Hace unos días que alguien, con evidente intención de molestarme, me preguntó cómo le había ido al
Patético de Madrid. No sabía el individuo en cuestión que no sólo no molestaba, sino que acertó de lleno con la palabra.
Vayamos por partes. A mí no me gusta el fútbol. A muchos atléticos no nos gusta el fútbol. Si nos gustase nos haríamos del Barcelona (o del equipo que en ese momento
hace fútbol, porque una cosa es jugar un partido y otra muy distinta que haya fútbol). Las razones por las que
soy del Atlético de Madrid
son de índole poética y filosófica.
No, no desvarío. Volvamos al principio.
Pathos es una palabra griega que significa pasión, sentimiento. Y enfermedad. De ella derivan patético (y también patología). Pero con este despectivo epíteto se pretende insultar sin conseguirlo, porque precisamente el que padece es el que tiene pasión, y sólo goza el que se arriesga, el que camina sin andaderas, el que se asoma al abismo sin red ni arnés. El dolor de la parturienta, dijo Nietzsche, es necesario para que exista el gozo de la vida.

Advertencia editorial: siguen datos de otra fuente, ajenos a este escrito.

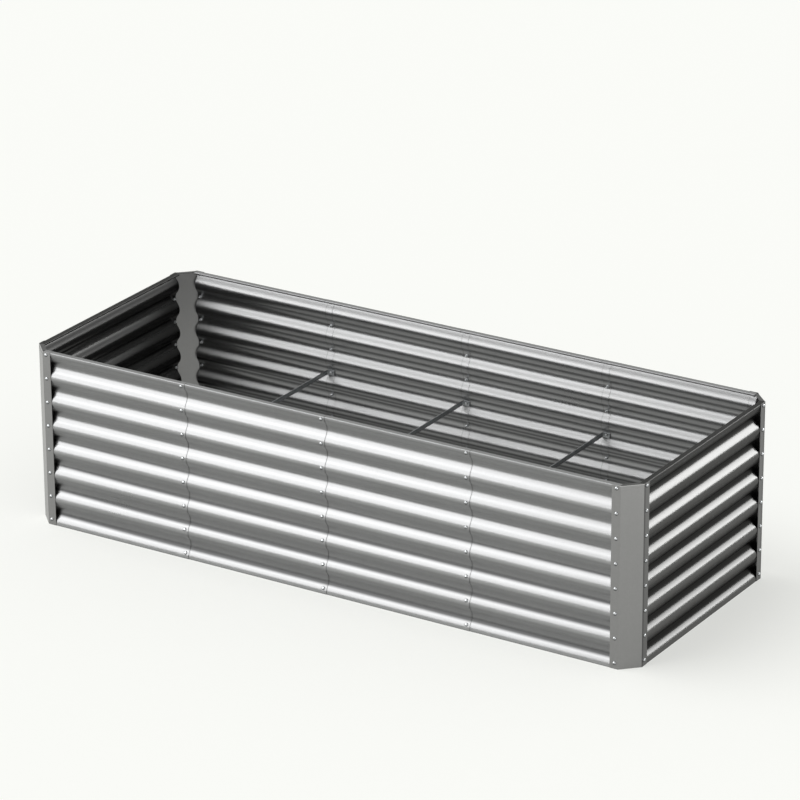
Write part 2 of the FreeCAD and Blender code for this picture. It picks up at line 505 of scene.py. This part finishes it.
@dataclass(frozen=True)
class SheetFinish:
    """Galvanised sheet: fine rolling lines, faint zinc crystals and slow changes of tone, with the painted
    light and shade of its wave or post tone.

    Attributes:
        lines: How much the rolling lines change the tone, and line_depth how deep they are.
        crystals: How much the zinc crystals change the tone.
        clouds: How much the slow changes do, with cloud_grain of them to a metre.
        edge: How brightly the sheet mirrors at a glancing angle.
        lap_painted_shade: How dark the painted shadow beside a lap is, and lap_reach how far it reaches.
        lip_height: Height of the lip's fold, and lip_soft how softly its painted shade and roughness start.
    """

    name: str
    run: Run
    colour: Colour
    roughness: float
    lines: float = 0.10
    line_depth: float = 0.000006
    crystals: float = 0.06
    crystal_size: float = 0.006
    clouds: float = 0.10
    cloud_grain: float = 3.5
    cloud_roughness: float = 0.06
    crystal_roughness: float = 0.03
    edge: float = 1.0
    lap_painted_shade: float = 0.35
    lap_reach: float = 0.0022
    lip_height: float = 0.0022
    lip_soft: float = 0.0012
    lip_painted_shade: float = 0.30
    lip_roughness: float = 0.22
    wave: WaveTone | None = None
    post: PostTone | None = None

    def material(self, sizes: BedSizes) -> bpy.types.Material:
        """Makes the finish.

        Args:
            sizes: The sizes of the bed, which place its waves, lips, laps and folds.

        Returns:
            The material.
        """
        material, painter = Painter.for_material(self.name)
        lines = painter.noise(GRAIN[self.run], detail=3.0, roughness=0.6)
        crystals = painter.cells(self.crystal_size)
        clouds = painter.noise((self.cloud_grain,) * 3, detail=3.0)
        tone = 1.0 + (lines - 0.5) * self.lines + (crystals - 0.5) * self.crystals
        tone = tone + (clouds - 0.5) * self.clouds
        if self.post is not None:
            tone = tone * self.post.tone(painter, sizes)
        if self.run is Run.LENGTHWISE:
            # Painted shadow of the lapping edge on the covered panel.
            tone = tone * (1.0 - self.lap_painted_shadow(painter, sizes) * self.lap_painted_shade)
        roughness = self.roughness + (clouds - 0.5) * self.cloud_roughness
        roughness = roughness + (crystals - 0.5) * self.crystal_roughness
        metallic: Number = 1.0
        if self.wave is not None:
            lip = self.lip(painter, sizes)
            # Painted shade on the lip's fold, which is also rougher.
            tone = tone * self.wave.tone(painter, sizes) * (1.0 - lip * self.lip_painted_shade)
            steep = self.wave.steep(painter, sizes)
            roughness = roughness + steep * self.wave.steep_roughness + lip * self.lip_roughness
            metallic = 1.0 - steep * self.wave.steep_painted
        colour = painter.tint(self.colour, tone)
        normal = painter.bump(lines, self.line_depth, strength=0.5)
        painter.metal(colour, roughness, normal, metallic, self.edge)
        return material

    def lip(self, painter: Painter, sizes: BedSizes) -> Signal:
        """Where the lip is, whose fold is darker by painted shade and rougher than the sheet below it.

        Args:
            painter: The painter of the material.
            sizes: The sizes of the bed.

        Returns:
            1 on the lip and 0 below it.
        """
        below_top = sizes.height - painter.along("Z")
        return 1.0 - below_top.step(self.lip_height, self.lip_soft)

    def lap_painted_shadow(self, painter: Painter, sizes: BedSizes) -> Signal:
        """A painted shadow: a dark line on the covered panel, close to the edge of the one that laps over
        it.

        Args:
            painter: The painter of the material.
            sizes: The sizes of the bed.

        Returns:
            1 in the middle of the line and 0 outside it.
        """
        front = -painter.along("Y").sign()
        line = sizes.lap / 2 + self.lap_reach / 2
        from_first = (painter.along("X") * front - line) / sizes.seam_spacing
        return ((from_first - round(from_first)) * sizes.seam_spacing).near_zero(self.lap_reach)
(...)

Los aficionados atléticos tenemos mucho de eso. Nos gusta apasionarnos, pero esa palabra en castellano indica tanto lo que hace sufrir como lo que hace disfrutar. Ése es el riesgo, la apuesta.
Los que se ríen de nosotros suelen ser los vecinos ricos, el pijerío de la Castellana y los opositores a gente de orden, renegados, aspirantes al calor del pesebre. No lo entienden, peor para ellos. Un madridista (o culé), colecciona títulos, cuenta las veces que ganó la liga, la copa y el trofeo del mus del bar de la esquina. Pero un atlético anhela gestas: quiere más la épica que la estética. Le gusta ganar, desde luego, pero eso no es lo que más importa. Su sustancia, su ser, es otro. Un atlético conoce jornadas y más jornadas de ridículo, vergüenza y desesperación. Pero también de esperanza, porque con este equipo nunca se sabe: es un triple en la quiniela y un trabajo extra para el corazón. Un peligro. Cuando juega, se dobla el turno de cardiólogos de guardia en los hospitales.
El Atlético es carne de diván, ya lo sabemos. Qué deliciosos domingos habría pasado Freud, qué gran libro se dejó por escribir:
El fútbol como anhelo inconsciente. Complejos e histeria del Atlético de Madrid. Es un equipo que no es un equipo. Es el ser y la nada. Es una palabra que busca su referencia en un futuro que a veces se materializa y otras se diluye en el polvo cósmico. Pasa de la ramplonería a la hazaña. Es el ser humano: magnífico y cruel; lo más elevado, lo más miserable.
Hay otra razón. Soy visceralmente antinacionalista. Y he vivido más de 25 años en una ciudad mediterránea, de ésas que tienen equipo importante y de vez en cuando ganan ligas. Pero yo no podía ser de ese equipo: moral del rebaño, lo fácil (perdonadme lo que seáis del
equipo de la tierra). Así que seguía a los rojiblancos, hermanos pobres, indios junto al río con su lenguaje desprovisto de logos, su fuego orgulloso y su conducta imprevisible. ¿Quién querría ser vaquero habiendo praderas, caballos salvajes en los que montar a pelo, bisontes, ferrocarriles por asaltar? ¿Quién quiere ser el hombre blanco, que nos domina, que nos masacra, que nos extermina? Pero allí estamos siempre, dando la murga, cortando cabelleras, heroicos y fracasados, torpes, tensos de miedo y de alegría. Los indios, los pieles rojiblancas.
Somos patéticos, naturalmente. Románticos, sin destino, exploradores. Preferimos la melancolía a la arrogancia de los
vendedores de camisetas. Perderemos casi siempre. Y qué. Cortázar decía que la vida es algo que se pierde al final, pero que ha sido bello jugar.
Así que un respeto para todos estos
replicantes,
outsiders y vagabundos. Nuestro domicilio es el
pathos; Paseo de los Melancólicos, s/n; 28005 Madrid.
(Para ti, Dogville querida, son cosas que pasan. Aunque no te guste el fútbol, sabrás de qué estoy hablando: la vida empieza mañana).